South Korea’s Supreme Court Ruling on Cryptocurrency Confiscation
In a landmark ruling, South Korea’s Supreme Court has determined that cryptocurrencies, specifically Bitcoin held on exchange platforms, can be legally confiscated under the nation’s Criminal Procedure Act. This decision concludes a legal dispute initiated by an individual involved in a money laundering case, known only as Mr. A.
Background of the Case
The ruling comes on the heels of significant events in South Korea’s crypto landscape, where by March 2025, over 16 million citizens—approximately one-third of the entire population—were reported to own cryptocurrency accounts on major exchanges. The particular case in question emerged from a police operation that seized 55.6 Bitcoin from Mr. A’s exchange account, valued at around 600 million Korean won (approximately $413,000) at the time. This seizure was executed as part of an ongoing investigation into alleged money laundering activities.
Legal Proceedings
Initially, Mr. A sought to challenge the seizure, asserting that Bitcoin should be classified as a non-physical object, which he argued made it exempt from confiscation under Article 106. This section of the law governs the seizure of evidence related to criminal activities. However, the Seoul Central District Court upheld the legality of the seizure, prompting Mr. A to escalate his appeal to the Supreme Court in December.
Supreme Court’s Decision
The Supreme Court dismissed Mr. A’s claims, affirming that Bitcoin should not be excluded from the scope of assets subject to seizure. The court stated, “Seizure targets include both tangible objects and electronic information.”
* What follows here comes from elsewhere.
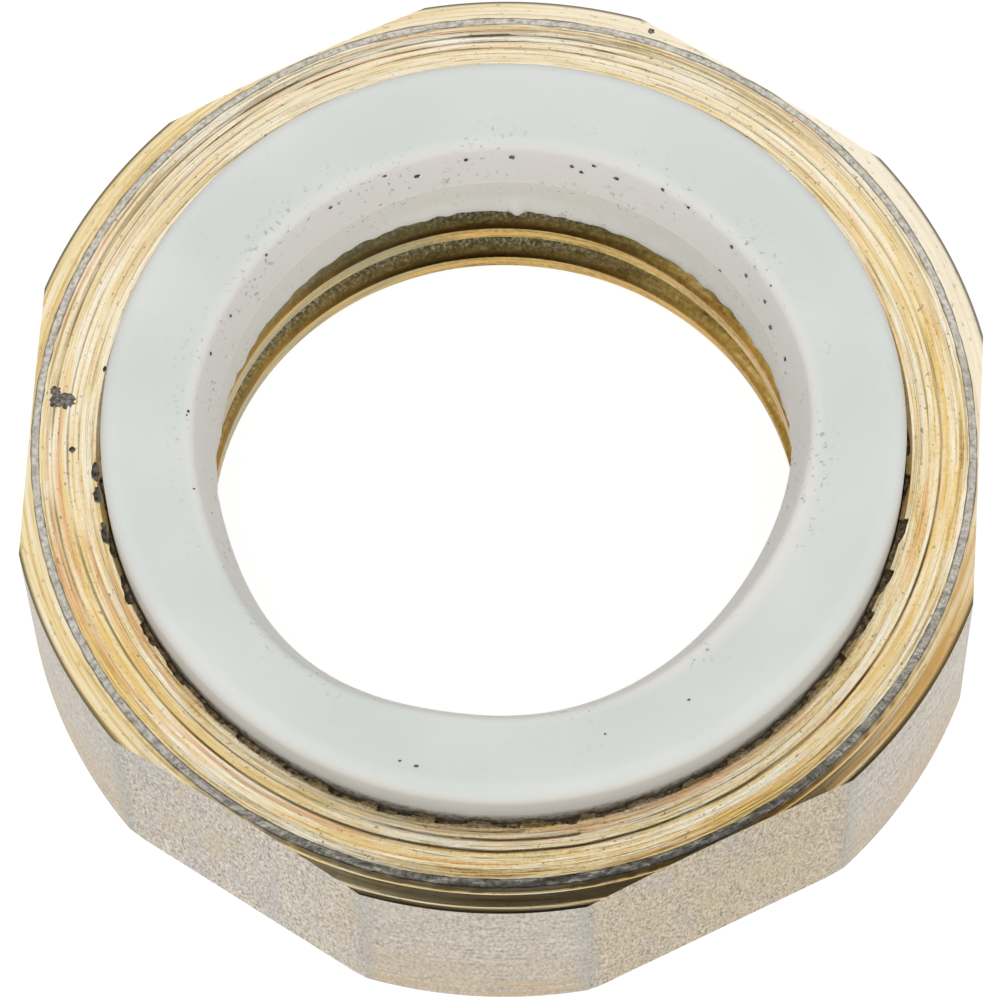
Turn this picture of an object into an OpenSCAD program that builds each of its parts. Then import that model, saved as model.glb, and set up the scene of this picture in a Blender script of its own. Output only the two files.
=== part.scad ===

The court further characterized Bitcoin as a digital token with intrinsic economic value that can be managed and traded, and thus falls within the realm of seizable assets by authorities. The court concluded that the confiscation of Bitcoin associated with Mr. A was lawful, reinforcing lower court decisions and adhering to previous rulings that have consistently classified cryptocurrencies as property.
Legal Framework and International Context
This trend includes a significant 2018 ruling where the Supreme Court recognized Bitcoin as intangible property and established that it could be taken if obtained through illegal means. The court continued to iterate on this legal framework in subsequent years, reinforcing its stance on Bitcoin and other crypto assets being treated as property interests in the context of criminal law.
Internationally, there has been a similar movement towards officially regarding digital assets as property, exemplified by recent legislation in the UK that formally acknowledges cryptocurrencies as property. This law aims to clarify legal matters surrounding cryptocurrency related to theft, inheritance, and bankruptcy, reflecting a growing consensus on the need for clear legal guidelines concerning digital assets and their status in the justice system.
Legal experts, like Etay Katz from Ashurst, have pointed out that this legislation represents an important recognition of the property-like nature of cryptocurrency, further facilitating legal proceedings related to these assets.
Conclusion
Overall, the South Korean Supreme Court’s ruling not only confirms the legal status of Bitcoin but also underscores the increasing integration of digital currencies within the framework of national law.